> **Recorded data**
>>
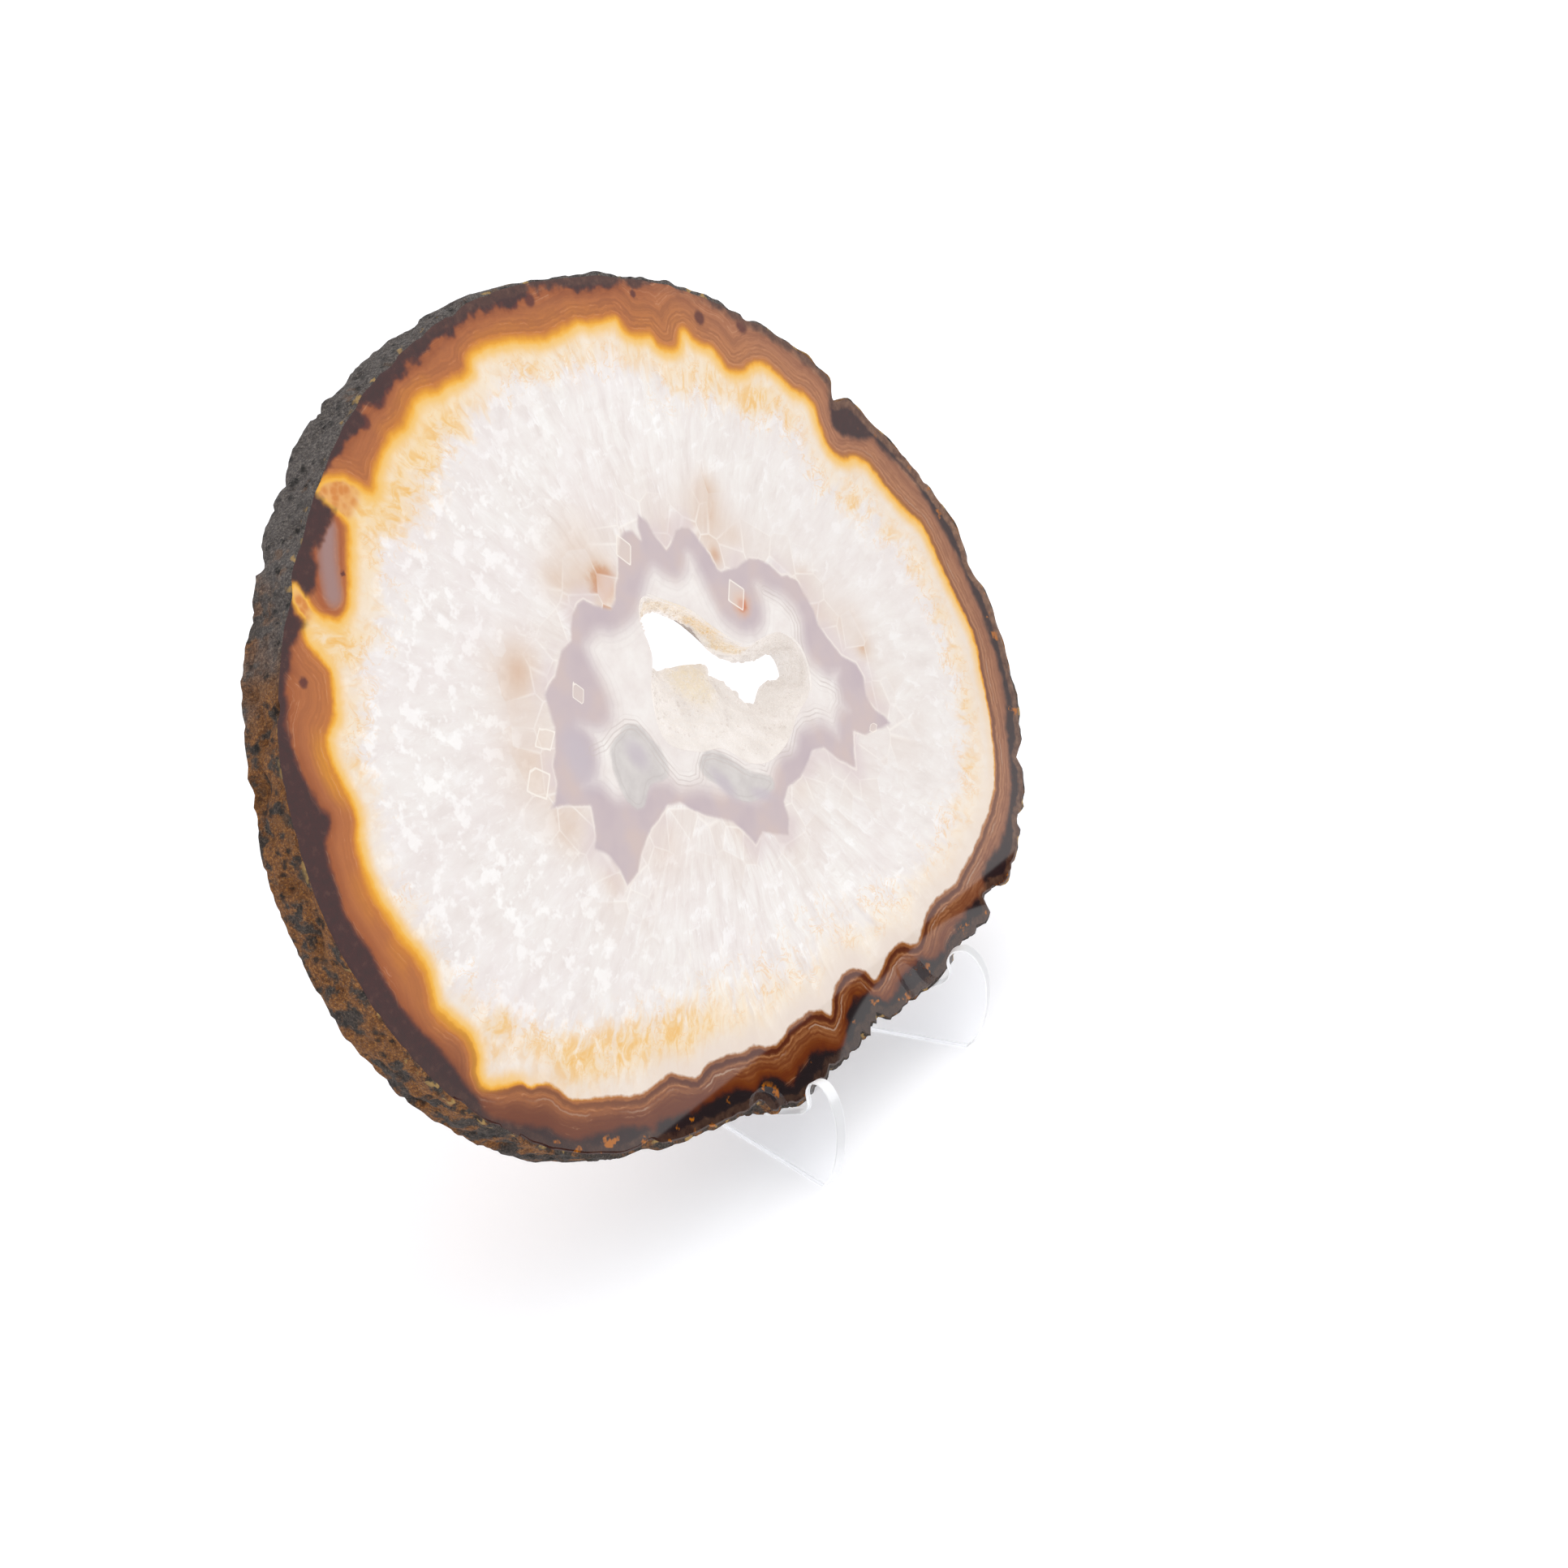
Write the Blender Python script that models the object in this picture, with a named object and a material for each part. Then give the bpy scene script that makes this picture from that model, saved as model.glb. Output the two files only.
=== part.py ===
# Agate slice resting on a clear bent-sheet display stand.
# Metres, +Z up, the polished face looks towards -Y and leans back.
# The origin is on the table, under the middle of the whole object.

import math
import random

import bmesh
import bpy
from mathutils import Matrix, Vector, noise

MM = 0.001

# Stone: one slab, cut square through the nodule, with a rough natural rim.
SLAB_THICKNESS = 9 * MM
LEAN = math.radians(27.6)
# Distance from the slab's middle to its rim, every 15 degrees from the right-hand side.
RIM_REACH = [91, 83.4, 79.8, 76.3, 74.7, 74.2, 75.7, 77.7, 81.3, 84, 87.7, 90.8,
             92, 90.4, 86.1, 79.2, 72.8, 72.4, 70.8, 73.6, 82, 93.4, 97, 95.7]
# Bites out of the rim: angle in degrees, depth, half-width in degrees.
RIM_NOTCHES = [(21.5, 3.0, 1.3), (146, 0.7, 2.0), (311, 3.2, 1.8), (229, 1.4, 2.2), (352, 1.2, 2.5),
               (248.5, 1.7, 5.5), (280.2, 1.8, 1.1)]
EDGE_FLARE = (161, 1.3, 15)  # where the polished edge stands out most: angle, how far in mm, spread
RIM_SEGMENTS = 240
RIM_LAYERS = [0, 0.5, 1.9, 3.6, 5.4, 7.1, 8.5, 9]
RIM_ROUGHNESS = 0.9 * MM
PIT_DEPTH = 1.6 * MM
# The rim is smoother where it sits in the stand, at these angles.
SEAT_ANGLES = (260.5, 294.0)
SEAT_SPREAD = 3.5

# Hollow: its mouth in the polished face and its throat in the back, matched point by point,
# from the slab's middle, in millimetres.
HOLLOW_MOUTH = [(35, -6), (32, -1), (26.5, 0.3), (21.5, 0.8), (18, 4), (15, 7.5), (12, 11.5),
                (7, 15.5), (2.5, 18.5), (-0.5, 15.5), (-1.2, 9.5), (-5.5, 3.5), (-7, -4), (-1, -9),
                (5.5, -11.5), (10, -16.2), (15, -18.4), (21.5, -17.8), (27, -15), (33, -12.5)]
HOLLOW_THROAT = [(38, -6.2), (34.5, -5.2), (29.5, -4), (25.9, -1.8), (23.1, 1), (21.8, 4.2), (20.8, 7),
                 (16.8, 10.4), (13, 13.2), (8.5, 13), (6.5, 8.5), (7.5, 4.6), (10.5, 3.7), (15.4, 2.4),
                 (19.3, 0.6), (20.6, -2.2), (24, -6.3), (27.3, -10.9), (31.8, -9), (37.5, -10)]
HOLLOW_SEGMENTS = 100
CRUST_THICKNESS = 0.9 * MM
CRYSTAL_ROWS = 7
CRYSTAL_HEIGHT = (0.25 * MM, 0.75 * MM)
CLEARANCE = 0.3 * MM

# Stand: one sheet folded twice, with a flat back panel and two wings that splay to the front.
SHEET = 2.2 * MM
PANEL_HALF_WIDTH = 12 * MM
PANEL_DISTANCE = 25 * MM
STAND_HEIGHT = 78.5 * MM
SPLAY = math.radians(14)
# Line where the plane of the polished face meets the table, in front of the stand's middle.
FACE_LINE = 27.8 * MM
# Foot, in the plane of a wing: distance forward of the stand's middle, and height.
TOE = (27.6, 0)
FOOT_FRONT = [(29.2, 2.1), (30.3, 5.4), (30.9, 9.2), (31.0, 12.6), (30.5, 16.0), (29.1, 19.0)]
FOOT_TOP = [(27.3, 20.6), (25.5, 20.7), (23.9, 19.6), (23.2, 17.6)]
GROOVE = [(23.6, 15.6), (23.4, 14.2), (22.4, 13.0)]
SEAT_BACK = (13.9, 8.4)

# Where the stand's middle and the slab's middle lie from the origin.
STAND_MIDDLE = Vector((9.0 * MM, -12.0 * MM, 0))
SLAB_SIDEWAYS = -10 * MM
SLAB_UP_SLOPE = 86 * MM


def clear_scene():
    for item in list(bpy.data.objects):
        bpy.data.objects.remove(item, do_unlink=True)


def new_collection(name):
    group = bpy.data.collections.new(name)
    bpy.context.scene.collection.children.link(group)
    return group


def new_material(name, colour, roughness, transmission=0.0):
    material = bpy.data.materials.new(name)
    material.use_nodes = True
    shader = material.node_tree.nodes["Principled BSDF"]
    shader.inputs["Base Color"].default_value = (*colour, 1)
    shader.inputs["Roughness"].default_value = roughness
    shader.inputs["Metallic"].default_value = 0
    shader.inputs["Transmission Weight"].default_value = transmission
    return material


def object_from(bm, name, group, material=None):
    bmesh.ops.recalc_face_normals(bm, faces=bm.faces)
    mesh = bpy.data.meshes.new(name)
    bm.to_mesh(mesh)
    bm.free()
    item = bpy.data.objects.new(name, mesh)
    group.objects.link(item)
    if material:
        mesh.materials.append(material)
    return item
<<
> **What the exercise asks**
Repeat the material above in full, quoting it exactly.

> **Answer to the problem**
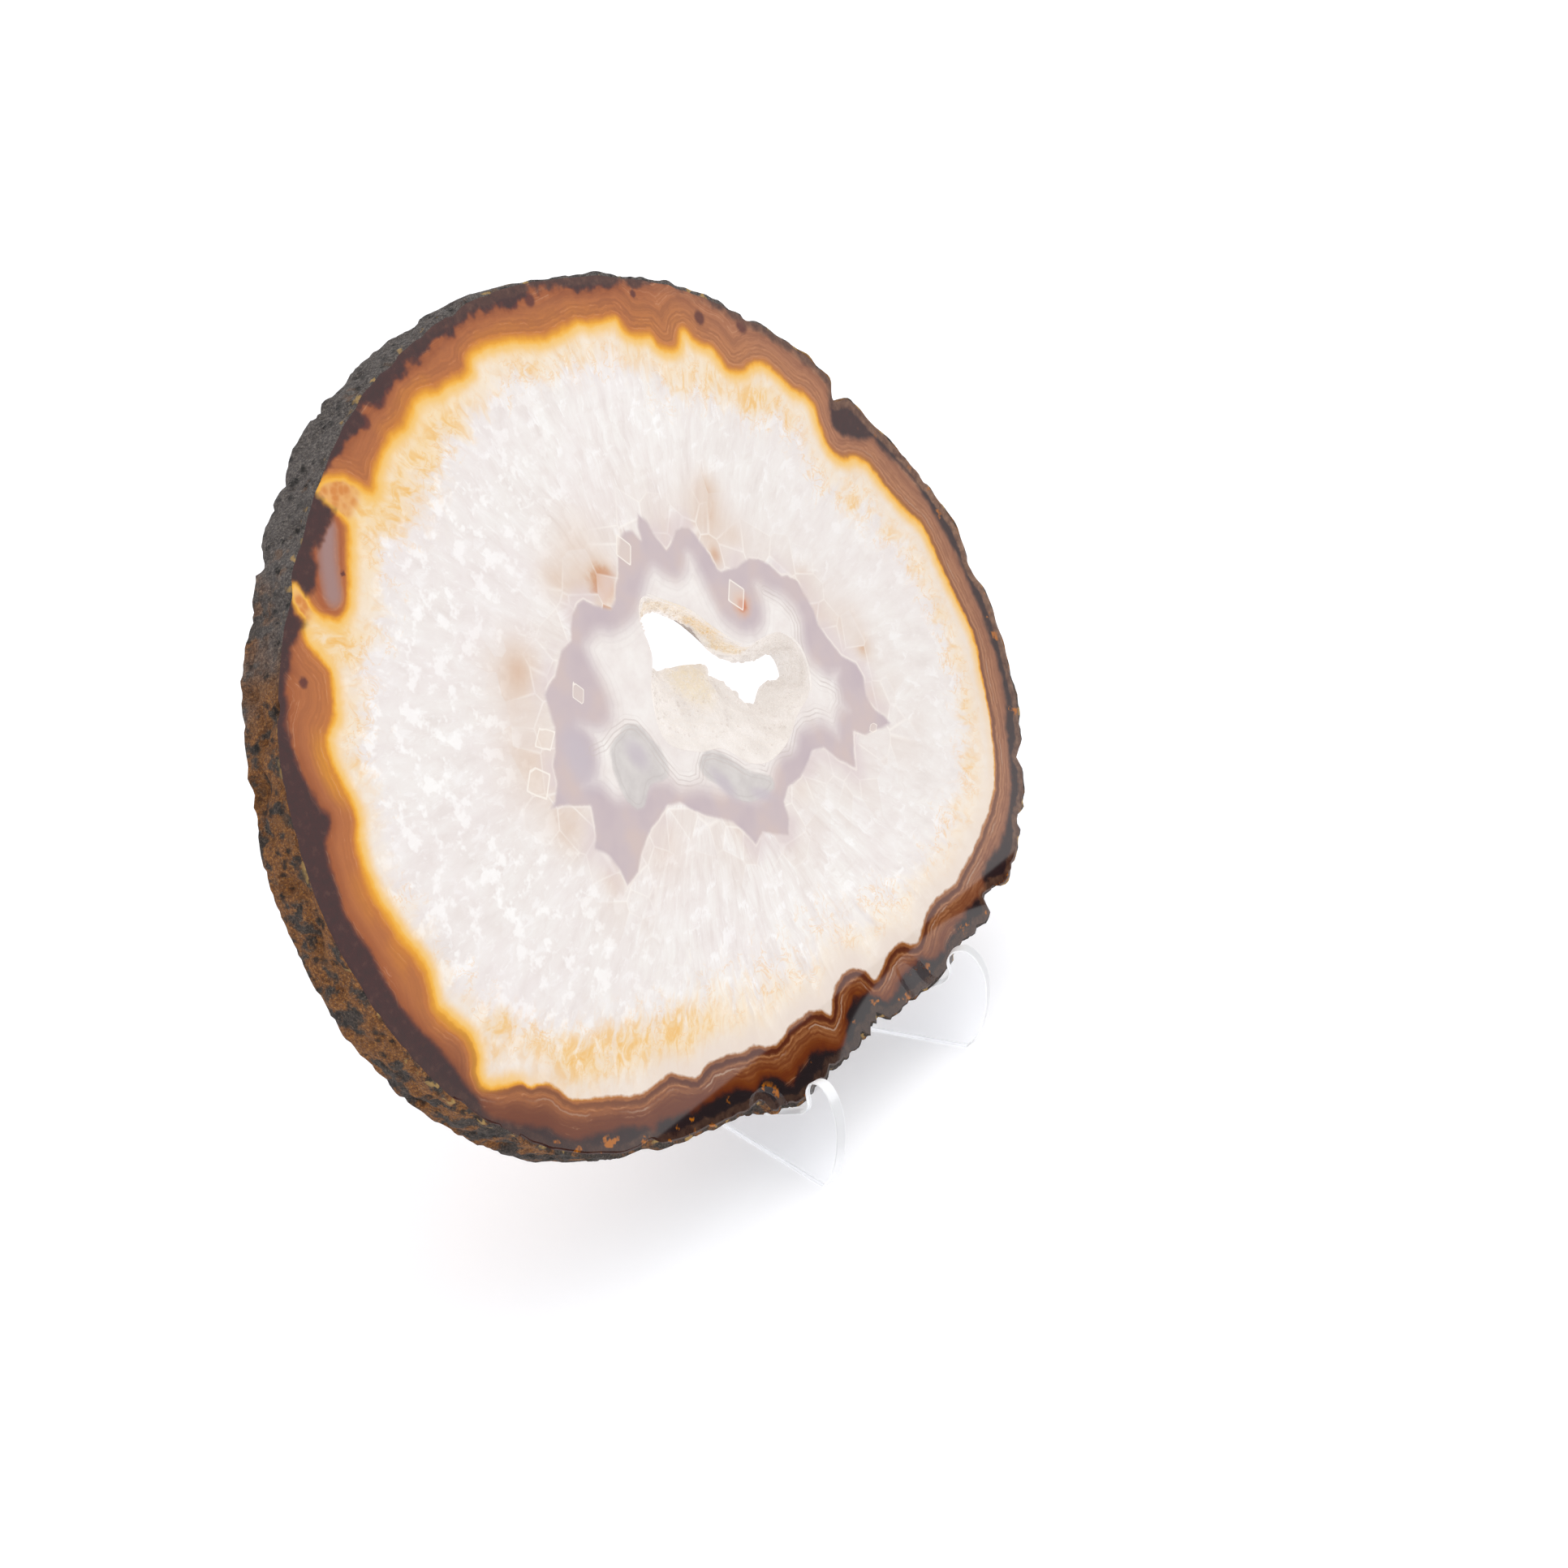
Write the Blender Python script that models the object in this picture, with a named object and a material for each part. Then give the bpy scene script that makes this picture from that model, saved as model.glb. Output the two files only.
=== part.py ===
# Agate slice resting on a clear bent-sheet display stand.
# Metres, +Z up, the polished face looks towards -Y and leans back.
# The origin is on the table, under the middle of the whole object.

import math
import random

import bmesh
import bpy
from mathutils import Matrix, Vector, noise

MM = 0.001

# Stone: one slab, cut square through the nodule, with a rough natural rim.
SLAB_THICKNESS = 9 * MM
LEAN = math.radians(27.6)
# Distance from the slab's middle to its rim, every 15 degrees from the right-hand side.
RIM_REACH = [91, 83.4, 79.8, 76.3, 74.7, 74.2, 75.7, 77.7, 81.3, 84, 87.7, 90.8,
             92, 90.4, 86.1, 79.2, 72.8, 72.4, 70.8, 73.6, 82, 93.4, 97, 95.7]
# Bites out of the rim: angle in degrees, depth, half-width in degrees.
RIM_NOTCHES = [(21.5, 3.0, 1.3), (146, 0.7, 2.0), (311, 3.2, 1.8), (229, 1.4, 2.2), (352, 1.2, 2.5),
               (248.5, 1.7, 5.5), (280.2, 1.8, 1.1)]
EDGE_FLARE = (161, 1.3, 15)  # where the polished edge stands out most: angle, how far in mm, spread
RIM_SEGMENTS = 240
RIM_LAYERS = [0, 0.5, 1.9, 3.6, 5.4, 7.1, 8.5, 9]
RIM_ROUGHNESS = 0.9 * MM
PIT_DEPTH = 1.6 * MM
# The rim is smoother where it sits in the stand, at these angles.
SEAT_ANGLES = (260.5, 294.0)
SEAT_SPREAD = 3.5

# Hollow: its mouth in the polished face and its throat in the back, matched point by point,
# from the slab's middle, in millimetres.
HOLLOW_MOUTH = [(35, -6), (32, -1), (26.5, 0.3), (21.5, 0.8), (18, 4), (15, 7.5), (12, 11.5),
                (7, 15.5), (2.5, 18.5), (-0.5, 15.5), (-1.2, 9.5), (-5.5, 3.5), (-7, -4), (-1, -9),
                (5.5, -11.5), (10, -16.2), (15, -18.4), (21.5, -17.8), (27, -15), (33, -12.5)]
HOLLOW_THROAT = [(38, -6.2), (34.5, -5.2), (29.5, -4), (25.9, -1.8), (23.1, 1), (21.8, 4.2), (20.8, 7),
                 (16.8, 10.4), (13, 13.2), (8.5, 13), (6.5, 8.5), (7.5, 4.6), (10.5, 3.7), (15.4, 2.4),
                 (19.3, 0.6), (20.6, -2.2), (24, -6.3), (27.3, -10.9), (31.8, -9), (37.5, -10)]
HOLLOW_SEGMENTS = 100
CRUST_THICKNESS = 0.9 * MM
CRYSTAL_ROWS = 7
CRYSTAL_HEIGHT = (0.25 * MM, 0.75 * MM)
CLEARANCE = 0.3 * MM

# Stand: one sheet folded twice, with a flat back panel and two wings that splay to the front.
SHEET = 2.2 * MM
PANEL_HALF_WIDTH = 12 * MM
PANEL_DISTANCE = 25 * MM
STAND_HEIGHT = 78.5 * MM
SPLAY = math.radians(14)
# Line where the plane of the polished face meets the table, in front of the stand's middle.
FACE_LINE = 27.8 * MM
# Foot, in the plane of a wing: distance forward of the stand's middle, and height.
TOE = (27.6, 0)
FOOT_FRONT = [(29.2, 2.1), (30.3, 5.4), (30.9, 9.2), (31.0, 12.6), (30.5, 16.0), (29.1, 19.0)]
FOOT_TOP = [(27.3, 20.6), (25.5, 20.7), (23.9, 19.6), (23.2, 17.6)]
GROOVE = [(23.6, 15.6), (23.4, 14.2), (22.4, 13.0)]
SEAT_BACK = (13.9, 8.4)

# Where the stand's middle and the slab's middle lie from the origin.
STAND_MIDDLE = Vector((9.0 * MM, -12.0 * MM, 0))
SLAB_SIDEWAYS = -10 * MM
SLAB_UP_SLOPE = 86 * MM


def clear_scene():
    for item in list(bpy.data.objects):
        bpy.data.objects.remove(item, do_unlink=True)


def new_collection(name):
    group = bpy.data.collections.new(name)
    bpy.context.scene.collection.children.link(group)
    return group


def new_material(name, colour, roughness, transmission=0.0):
    material = bpy.data.materials.new(name)
    material.use_nodes = True
    shader = material.node_tree.nodes["Principled BSDF"]
    shader.inputs["Base Color"].default_value = (*colour, 1)
    shader.inputs["Roughness"].default_value = roughness
    shader.inputs["Metallic"].default_value = 0
    shader.inputs["Transmission Weight"].default_value = transmission
    return material


def object_from(bm, name, group, material=None):
    bmesh.ops.recalc_face_normals(bm, faces=bm.faces)
    mesh = bpy.data.meshes.new(name)
    bm.to_mesh(mesh)
    bm.free()
    item = bpy.data.objects.new(name, mesh)
    group.objects.link(item)
    if material:
        mesh.materials.append(material)
    return item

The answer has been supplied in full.